## Written exercise
The data below holds the lines to copy: everything from the line containing "# The front" to the line containing "if obj.type not", both ends included, set down exactly.

## Exercise materials
↓
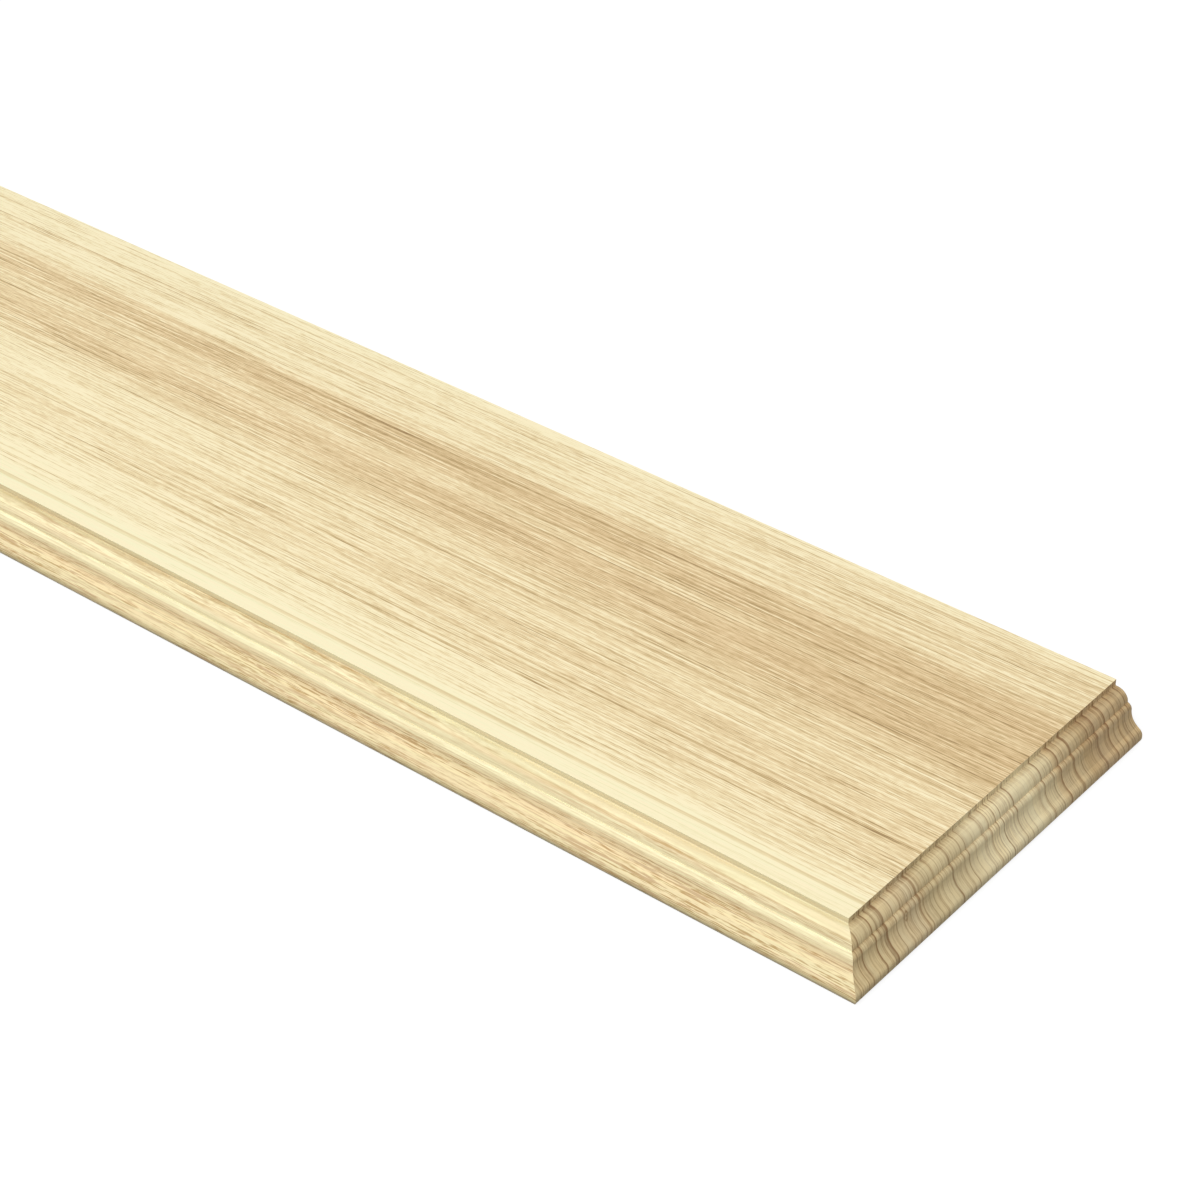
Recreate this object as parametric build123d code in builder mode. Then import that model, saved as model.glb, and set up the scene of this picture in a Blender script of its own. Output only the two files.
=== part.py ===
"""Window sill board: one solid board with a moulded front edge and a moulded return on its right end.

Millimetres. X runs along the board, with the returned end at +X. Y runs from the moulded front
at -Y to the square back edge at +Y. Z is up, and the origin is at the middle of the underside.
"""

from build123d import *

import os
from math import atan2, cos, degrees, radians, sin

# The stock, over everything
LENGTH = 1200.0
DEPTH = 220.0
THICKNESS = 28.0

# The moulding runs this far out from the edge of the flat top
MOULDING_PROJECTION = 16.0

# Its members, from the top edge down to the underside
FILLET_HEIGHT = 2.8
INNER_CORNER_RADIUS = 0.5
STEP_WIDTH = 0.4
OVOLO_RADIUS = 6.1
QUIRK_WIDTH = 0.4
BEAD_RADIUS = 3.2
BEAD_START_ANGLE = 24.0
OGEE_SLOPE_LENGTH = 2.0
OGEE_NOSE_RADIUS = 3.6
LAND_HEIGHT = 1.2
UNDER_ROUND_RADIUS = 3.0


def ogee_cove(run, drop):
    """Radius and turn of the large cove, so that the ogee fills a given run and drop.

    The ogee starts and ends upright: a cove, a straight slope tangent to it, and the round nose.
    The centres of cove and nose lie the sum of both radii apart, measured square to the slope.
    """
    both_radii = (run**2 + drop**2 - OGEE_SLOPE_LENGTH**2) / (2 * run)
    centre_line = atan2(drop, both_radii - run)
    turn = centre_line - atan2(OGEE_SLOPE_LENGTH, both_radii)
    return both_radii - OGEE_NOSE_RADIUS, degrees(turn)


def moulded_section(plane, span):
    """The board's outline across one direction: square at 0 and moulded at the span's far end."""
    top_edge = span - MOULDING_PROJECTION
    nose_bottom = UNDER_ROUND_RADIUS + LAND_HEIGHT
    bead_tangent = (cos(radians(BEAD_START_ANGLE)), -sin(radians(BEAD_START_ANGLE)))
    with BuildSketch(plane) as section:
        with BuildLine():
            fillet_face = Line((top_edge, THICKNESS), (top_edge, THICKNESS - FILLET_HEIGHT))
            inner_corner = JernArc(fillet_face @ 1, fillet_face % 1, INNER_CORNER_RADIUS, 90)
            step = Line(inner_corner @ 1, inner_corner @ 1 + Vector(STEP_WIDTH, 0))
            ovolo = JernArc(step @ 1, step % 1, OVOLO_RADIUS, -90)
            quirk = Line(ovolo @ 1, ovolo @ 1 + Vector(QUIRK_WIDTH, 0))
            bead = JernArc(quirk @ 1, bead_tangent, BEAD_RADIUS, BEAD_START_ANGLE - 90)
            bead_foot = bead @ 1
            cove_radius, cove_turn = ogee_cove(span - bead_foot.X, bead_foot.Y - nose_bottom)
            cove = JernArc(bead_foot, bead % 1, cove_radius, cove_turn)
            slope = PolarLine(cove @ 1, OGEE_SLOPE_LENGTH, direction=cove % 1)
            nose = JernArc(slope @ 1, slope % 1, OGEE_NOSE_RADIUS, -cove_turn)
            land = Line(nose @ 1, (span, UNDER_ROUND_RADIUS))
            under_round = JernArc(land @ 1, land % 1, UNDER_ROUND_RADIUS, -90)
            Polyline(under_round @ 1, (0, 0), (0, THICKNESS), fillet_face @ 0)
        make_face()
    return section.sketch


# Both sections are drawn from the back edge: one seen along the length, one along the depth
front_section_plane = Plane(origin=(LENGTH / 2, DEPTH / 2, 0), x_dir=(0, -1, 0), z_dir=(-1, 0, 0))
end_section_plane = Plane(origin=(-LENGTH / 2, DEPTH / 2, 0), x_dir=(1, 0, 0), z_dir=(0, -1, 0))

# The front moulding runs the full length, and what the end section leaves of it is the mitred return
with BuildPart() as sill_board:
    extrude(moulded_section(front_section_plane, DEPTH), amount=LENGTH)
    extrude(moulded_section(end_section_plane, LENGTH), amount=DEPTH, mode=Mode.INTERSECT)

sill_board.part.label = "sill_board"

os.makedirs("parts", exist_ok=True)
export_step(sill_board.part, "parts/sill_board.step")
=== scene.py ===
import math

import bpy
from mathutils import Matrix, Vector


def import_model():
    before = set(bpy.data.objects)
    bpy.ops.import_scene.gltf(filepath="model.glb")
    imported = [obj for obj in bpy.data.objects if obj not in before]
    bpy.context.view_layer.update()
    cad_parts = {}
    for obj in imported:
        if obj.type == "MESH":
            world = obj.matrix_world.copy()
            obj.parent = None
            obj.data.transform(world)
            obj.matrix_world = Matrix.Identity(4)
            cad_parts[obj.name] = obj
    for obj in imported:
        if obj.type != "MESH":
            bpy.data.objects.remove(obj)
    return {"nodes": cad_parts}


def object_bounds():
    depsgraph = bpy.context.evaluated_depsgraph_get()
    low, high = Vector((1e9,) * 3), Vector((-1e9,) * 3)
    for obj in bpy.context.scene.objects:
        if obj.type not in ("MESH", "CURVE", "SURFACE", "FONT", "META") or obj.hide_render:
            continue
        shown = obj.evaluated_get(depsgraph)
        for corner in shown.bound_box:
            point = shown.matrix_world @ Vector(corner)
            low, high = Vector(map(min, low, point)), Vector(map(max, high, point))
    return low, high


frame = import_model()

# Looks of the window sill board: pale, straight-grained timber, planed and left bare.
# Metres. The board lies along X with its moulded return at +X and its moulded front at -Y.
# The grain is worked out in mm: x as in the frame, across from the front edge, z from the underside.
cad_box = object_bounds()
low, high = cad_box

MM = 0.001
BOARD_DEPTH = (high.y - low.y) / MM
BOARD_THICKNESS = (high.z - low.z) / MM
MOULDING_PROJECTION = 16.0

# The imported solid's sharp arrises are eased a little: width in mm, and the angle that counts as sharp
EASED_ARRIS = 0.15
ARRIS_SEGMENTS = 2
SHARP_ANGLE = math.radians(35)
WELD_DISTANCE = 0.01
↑
↓
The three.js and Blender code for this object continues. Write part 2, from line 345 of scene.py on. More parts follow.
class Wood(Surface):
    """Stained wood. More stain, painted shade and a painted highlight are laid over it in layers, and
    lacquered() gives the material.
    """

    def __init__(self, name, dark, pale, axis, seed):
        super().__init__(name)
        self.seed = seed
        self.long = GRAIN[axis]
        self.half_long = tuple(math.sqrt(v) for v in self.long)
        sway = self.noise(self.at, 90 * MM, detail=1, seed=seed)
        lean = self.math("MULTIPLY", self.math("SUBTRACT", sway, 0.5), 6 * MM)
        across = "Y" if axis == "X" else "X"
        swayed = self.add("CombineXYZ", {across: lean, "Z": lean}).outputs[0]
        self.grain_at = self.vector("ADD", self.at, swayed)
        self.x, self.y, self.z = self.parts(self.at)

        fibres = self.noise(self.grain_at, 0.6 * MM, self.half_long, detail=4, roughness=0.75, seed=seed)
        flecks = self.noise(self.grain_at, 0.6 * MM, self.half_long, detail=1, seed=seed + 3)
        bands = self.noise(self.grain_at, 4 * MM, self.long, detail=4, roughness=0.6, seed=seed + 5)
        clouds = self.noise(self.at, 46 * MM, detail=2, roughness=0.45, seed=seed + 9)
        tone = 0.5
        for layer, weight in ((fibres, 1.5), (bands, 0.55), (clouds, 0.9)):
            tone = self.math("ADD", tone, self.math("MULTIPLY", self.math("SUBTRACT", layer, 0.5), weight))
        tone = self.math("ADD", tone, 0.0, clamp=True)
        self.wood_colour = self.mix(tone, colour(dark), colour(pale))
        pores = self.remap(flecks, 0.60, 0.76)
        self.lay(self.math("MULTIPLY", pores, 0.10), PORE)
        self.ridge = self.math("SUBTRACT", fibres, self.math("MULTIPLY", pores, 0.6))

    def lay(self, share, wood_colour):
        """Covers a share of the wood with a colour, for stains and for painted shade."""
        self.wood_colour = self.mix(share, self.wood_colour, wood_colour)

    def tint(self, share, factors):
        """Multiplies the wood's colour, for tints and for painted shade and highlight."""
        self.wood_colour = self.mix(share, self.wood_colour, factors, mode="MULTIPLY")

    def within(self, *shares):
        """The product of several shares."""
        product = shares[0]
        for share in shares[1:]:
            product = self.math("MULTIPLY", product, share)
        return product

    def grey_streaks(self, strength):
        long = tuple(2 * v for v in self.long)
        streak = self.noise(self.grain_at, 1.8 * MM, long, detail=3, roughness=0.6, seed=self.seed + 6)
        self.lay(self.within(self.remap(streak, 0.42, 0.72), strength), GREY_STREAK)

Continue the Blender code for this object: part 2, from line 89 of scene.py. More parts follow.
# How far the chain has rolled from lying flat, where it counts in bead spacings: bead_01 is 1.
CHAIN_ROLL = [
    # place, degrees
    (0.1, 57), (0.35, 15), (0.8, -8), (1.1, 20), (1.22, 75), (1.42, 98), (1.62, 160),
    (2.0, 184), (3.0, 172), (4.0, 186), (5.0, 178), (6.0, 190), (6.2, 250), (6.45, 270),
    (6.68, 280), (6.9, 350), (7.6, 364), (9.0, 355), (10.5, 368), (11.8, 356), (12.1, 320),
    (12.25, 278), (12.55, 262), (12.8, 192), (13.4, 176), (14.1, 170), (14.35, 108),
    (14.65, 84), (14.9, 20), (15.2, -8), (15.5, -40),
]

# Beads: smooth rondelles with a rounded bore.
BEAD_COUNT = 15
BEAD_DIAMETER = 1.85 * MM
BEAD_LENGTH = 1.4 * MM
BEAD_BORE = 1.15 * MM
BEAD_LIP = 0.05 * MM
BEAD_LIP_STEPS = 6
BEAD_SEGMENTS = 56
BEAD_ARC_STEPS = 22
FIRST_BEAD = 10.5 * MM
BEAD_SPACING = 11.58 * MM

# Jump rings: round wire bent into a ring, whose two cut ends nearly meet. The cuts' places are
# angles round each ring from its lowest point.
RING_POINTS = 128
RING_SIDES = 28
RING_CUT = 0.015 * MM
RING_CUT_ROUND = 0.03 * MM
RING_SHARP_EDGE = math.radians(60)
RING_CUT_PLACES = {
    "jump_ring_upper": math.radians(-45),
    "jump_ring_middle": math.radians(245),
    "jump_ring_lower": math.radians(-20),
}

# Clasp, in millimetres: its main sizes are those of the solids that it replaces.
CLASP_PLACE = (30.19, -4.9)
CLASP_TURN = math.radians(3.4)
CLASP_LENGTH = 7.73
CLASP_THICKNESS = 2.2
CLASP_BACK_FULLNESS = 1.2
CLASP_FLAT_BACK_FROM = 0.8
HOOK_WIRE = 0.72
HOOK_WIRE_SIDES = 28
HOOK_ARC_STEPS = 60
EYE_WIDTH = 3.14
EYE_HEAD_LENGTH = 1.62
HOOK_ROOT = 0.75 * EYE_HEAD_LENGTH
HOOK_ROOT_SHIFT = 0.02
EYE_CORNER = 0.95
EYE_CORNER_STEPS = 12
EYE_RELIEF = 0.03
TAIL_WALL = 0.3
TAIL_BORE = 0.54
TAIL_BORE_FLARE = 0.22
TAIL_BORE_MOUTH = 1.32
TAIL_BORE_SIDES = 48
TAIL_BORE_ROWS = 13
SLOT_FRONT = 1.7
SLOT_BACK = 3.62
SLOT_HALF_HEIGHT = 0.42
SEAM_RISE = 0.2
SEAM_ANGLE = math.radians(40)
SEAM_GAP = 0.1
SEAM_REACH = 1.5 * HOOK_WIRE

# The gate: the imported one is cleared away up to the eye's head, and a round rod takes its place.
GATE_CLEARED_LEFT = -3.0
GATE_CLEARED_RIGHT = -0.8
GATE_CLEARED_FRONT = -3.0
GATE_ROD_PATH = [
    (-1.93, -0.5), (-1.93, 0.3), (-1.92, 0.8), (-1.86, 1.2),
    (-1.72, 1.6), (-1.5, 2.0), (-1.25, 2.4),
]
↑
## Solution
# The front moulding runs the full length, and what the end section leaves of it is the mitred return
with BuildPart() as sill_board:
    extrude(moulded_section(front_section_plane, DEPTH), amount=LENGTH)
    extrude(moulded_section(end_section_plane, LENGTH), amount=DEPTH, mode=Mode.INTERSECT)

sill_board.part.label = "sill_board"

os.makedirs("parts", exist_ok=True)
export_step(sill_board.part, "parts/sill_board.step")
=== scene.py ===
import math

import bpy
from mathutils import Matrix, Vector


def import_model():
    before = set(bpy.data.objects)
    bpy.ops.import_scene.gltf(filepath="model.glb")
    imported = [obj for obj in bpy.data.objects if obj not in before]
    bpy.context.view_layer.update()
    cad_parts = {}
    for obj in imported:
        if obj.type == "MESH":
            world = obj.matrix_world.copy()
            obj.parent = None
            obj.data.transform(world)
            obj.matrix_world = Matrix.Identity(4)
            cad_parts[obj.name] = obj
    for obj in imported:
        if obj.type != "MESH":
            bpy.data.objects.remove(obj)
    return {"nodes": cad_parts}


def object_bounds():
    depsgraph = bpy.context.evaluated_depsgraph_get()
    low, high = Vector((1e9,) * 3), Vector((-1e9,) * 3)
    for obj in bpy.context.scene.objects:
        if obj.type not in ("MESH", "CURVE", "SURFACE", "FONT", "META") or obj.hide_render:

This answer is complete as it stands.